• Supplied material
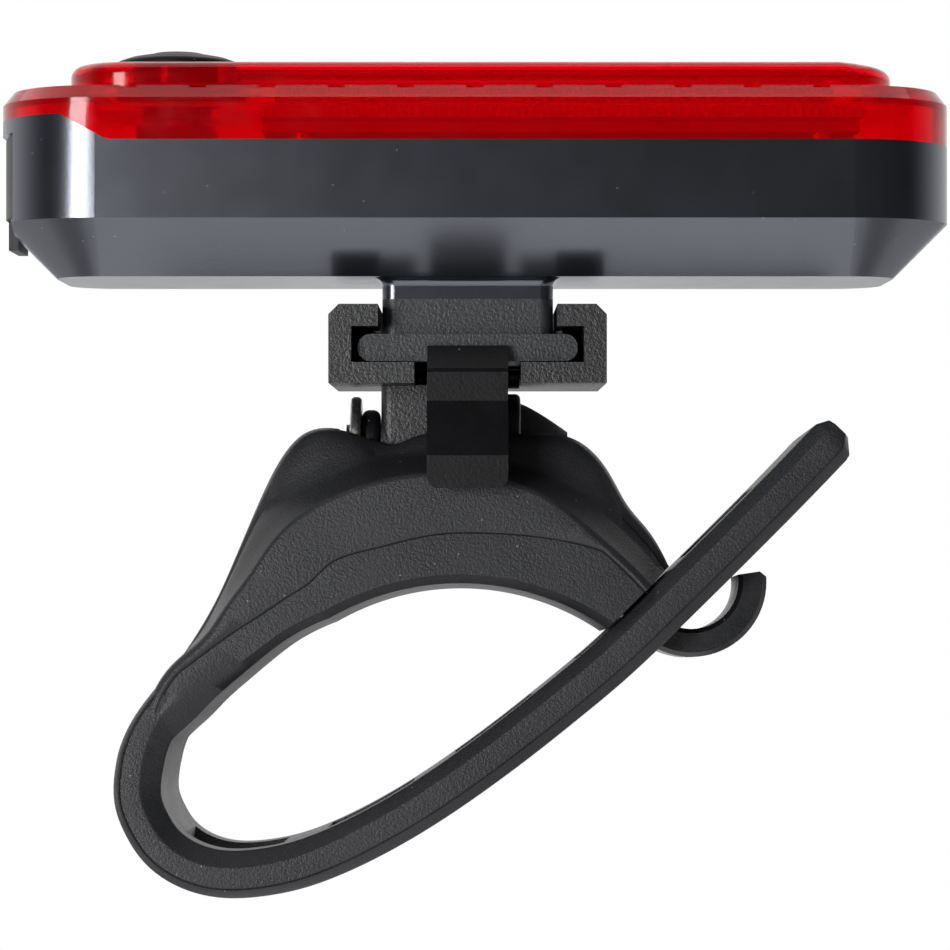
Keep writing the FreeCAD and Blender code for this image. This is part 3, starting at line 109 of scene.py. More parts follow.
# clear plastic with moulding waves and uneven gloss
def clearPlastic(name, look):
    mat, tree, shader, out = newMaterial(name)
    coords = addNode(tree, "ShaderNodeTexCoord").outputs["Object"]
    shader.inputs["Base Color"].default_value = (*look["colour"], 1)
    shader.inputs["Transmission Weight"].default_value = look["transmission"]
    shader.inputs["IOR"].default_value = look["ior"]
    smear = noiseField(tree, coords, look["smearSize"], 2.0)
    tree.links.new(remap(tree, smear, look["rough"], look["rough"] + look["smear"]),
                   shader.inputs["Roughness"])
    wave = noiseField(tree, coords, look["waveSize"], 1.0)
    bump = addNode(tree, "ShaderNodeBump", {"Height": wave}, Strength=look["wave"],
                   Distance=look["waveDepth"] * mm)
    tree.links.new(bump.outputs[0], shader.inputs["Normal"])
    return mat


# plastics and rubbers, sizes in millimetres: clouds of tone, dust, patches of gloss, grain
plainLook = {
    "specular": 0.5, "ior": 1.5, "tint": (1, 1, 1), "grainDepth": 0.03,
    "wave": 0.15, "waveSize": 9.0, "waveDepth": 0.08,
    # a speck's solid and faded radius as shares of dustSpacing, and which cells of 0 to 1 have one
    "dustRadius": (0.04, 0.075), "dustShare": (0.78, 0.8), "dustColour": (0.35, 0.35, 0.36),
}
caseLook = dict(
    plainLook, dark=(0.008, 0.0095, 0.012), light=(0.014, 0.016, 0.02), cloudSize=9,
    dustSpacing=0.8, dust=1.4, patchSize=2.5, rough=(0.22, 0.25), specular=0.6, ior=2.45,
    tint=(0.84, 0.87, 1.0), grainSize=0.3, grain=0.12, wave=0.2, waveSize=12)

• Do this
Extract the listing in its entirety, matching it exactly.

• Exercise output
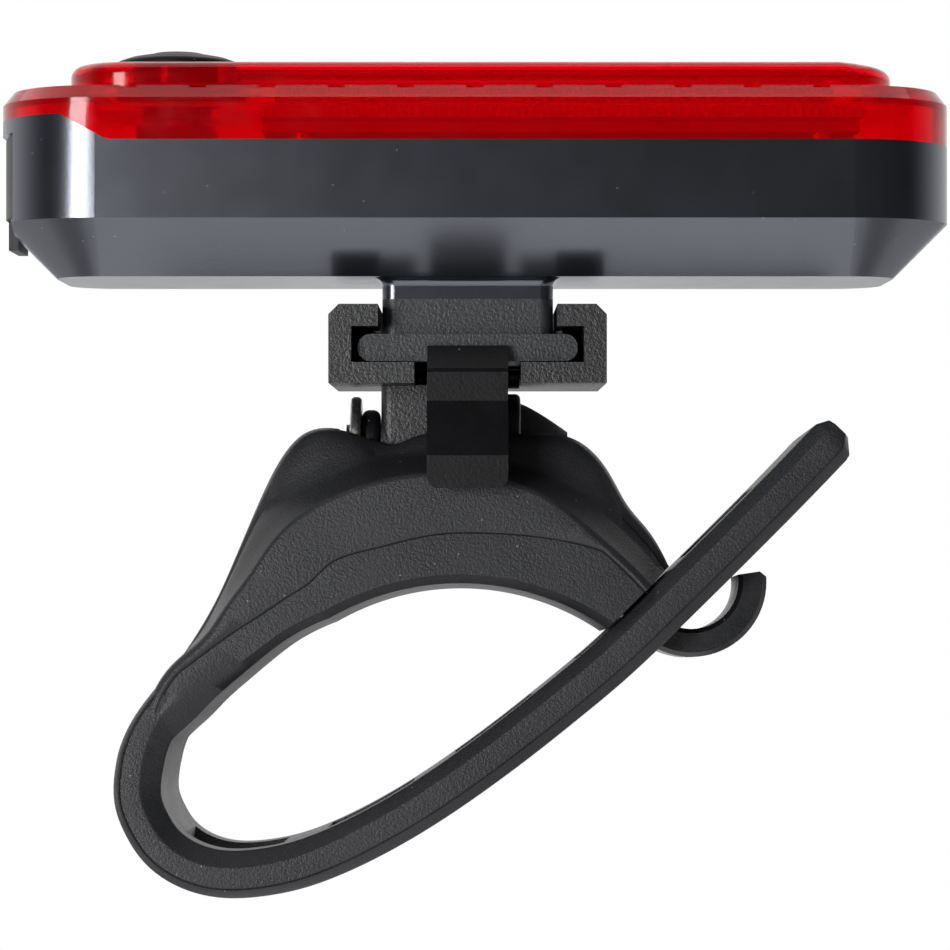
Keep writing the FreeCAD and Blender code for this image. This is part 3, starting at line 109 of scene.py. More parts follow.
# clear plastic with moulding waves and uneven gloss
def clearPlastic(name, look):
    mat, tree, shader, out = newMaterial(name)
    coords = addNode(tree, "ShaderNodeTexCoord").outputs["Object"]
    shader.inputs["Base Color"].default_value = (*look["colour"], 1)
    shader.inputs["Transmission Weight"].default_value = look["transmission"]
    shader.inputs["IOR"].default_value = look["ior"]
    smear = noiseField(tree, coords, look["smearSize"], 2.0)
    tree.links.new(remap(tree, smear, look["rough"], look["rough"] + look["smear"]),
                   shader.inputs["Roughness"])
    wave = noiseField(tree, coords, look["waveSize"], 1.0)
    bump = addNode(tree, "ShaderNodeBump", {"Height": wave}, Strength=look["wave"],
                   Distance=look["waveDepth"] * mm)
    tree.links.new(bump.outputs[0], shader.inputs["Normal"])
    return mat


# plastics and rubbers, sizes in millimetres: clouds of tone, dust, patches of gloss, grain
plainLook = {
    "specular": 0.5, "ior": 1.5, "tint": (1, 1, 1), "grainDepth": 0.03,
    "wave": 0.15, "waveSize": 9.0, "waveDepth": 0.08,
    # a speck's solid and faded radius as shares of dustSpacing, and which cells of 0 to 1 have one
    "dustRadius": (0.04, 0.075), "dustShare": (0.78, 0.8), "dustColour": (0.35, 0.35, 0.36),
}
caseLook = dict(
    plainLook, dark=(0.008, 0.0095, 0.012), light=(0.014, 0.016, 0.02), cloudSize=9,
    dustSpacing=0.8, dust=1.4, patchSize=2.5, rough=(0.22, 0.25), specular=0.6, ior=2.45,
    tint=(0.84, 0.87, 1.0), grainSize=0.3, grain=0.12, wave=0.2, waveSize=12)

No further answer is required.